# Norm ineqaulity

## Homework Statement

Show that

$$\frac{\Vert X(u+v) \Vert}{\Vert u+v \Vert} \leq \max \{ \frac{\Vert Xu \Vert}{\Vert u \Vert}, \frac{\Vert Xv \Vert}{\Vert v \Vert} \}$$

## The Attempt at a Solution

Tried to rewrite the max statement as an inequality (without loss of genreality). Then However I can't really get anyway with it since
when I try to estimate the numerator or the denominator independently (triangle inequality, ...) I get a bound which is too high and I don't really know how to estimate both simultaniuously.

thx

this doesn't seem to be working. counter example:
X=[[2,0],[0,1]] (x-coordinate is doubled)
u=(1,1)
v=(1,-1)
u+v=(2,0)
rescaled to the unit circle:
u/|u|=(1/sqrt(2),1/sqrt(2))
v/|v|=(1/sqrt(2),-1/sqrt(2))
u+v/|u+v|=(1,0)
applying the matrix X to these:
X(u/|u|)=(2/sqrt(2),1/sqrt(2))
X(v/|u|)=(2/sqrt(2),-1/sqrt(2))
X(u+v/|u+v|)=(2,0)
but the lengths of the first two are both sqrt(2.5) < 2

Thanks for your answer. Now I'm slightly confused. Actually the example is taken from "Introduction to Applied Nonlinear Dynamical Systems". where it is stated that

For any vectors $$f,g\in\mathbb{R}^n$$
$$\chi(f+g) \leq \max\{\chi(f),\chi(g)\}$$

where $$\chi$$ is the Lyapunov exponent given by.

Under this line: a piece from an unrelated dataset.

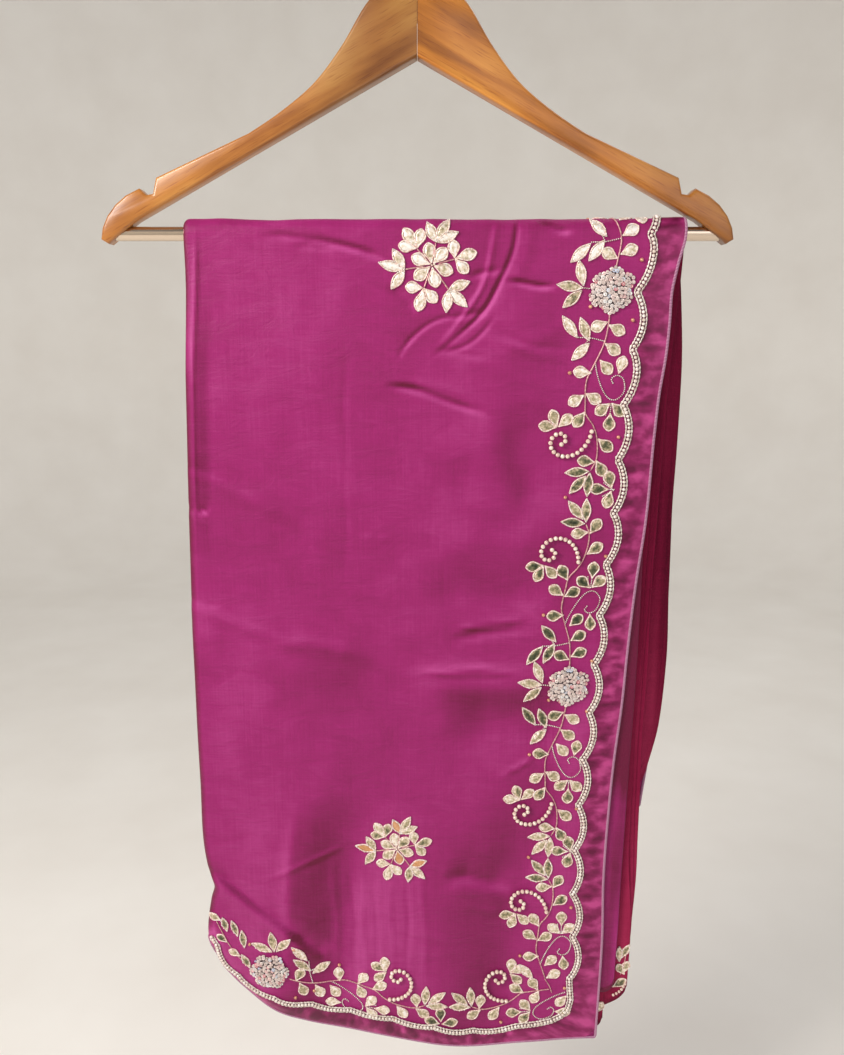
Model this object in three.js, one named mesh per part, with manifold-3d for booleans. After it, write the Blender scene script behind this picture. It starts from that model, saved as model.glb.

$$\chi(X,e) = \lim_{t\to\infty} \frac{1}{t} \log \frac{\vert Xe\vert}{\vert e \vert}$$

where X in general does depend on t.

Since the logarithm is a montonuous function and i have to show the behavior for all $$t$$ such that it holds in the limit (or at least for some t>T). The book states that this follows readily from the defintion....

thx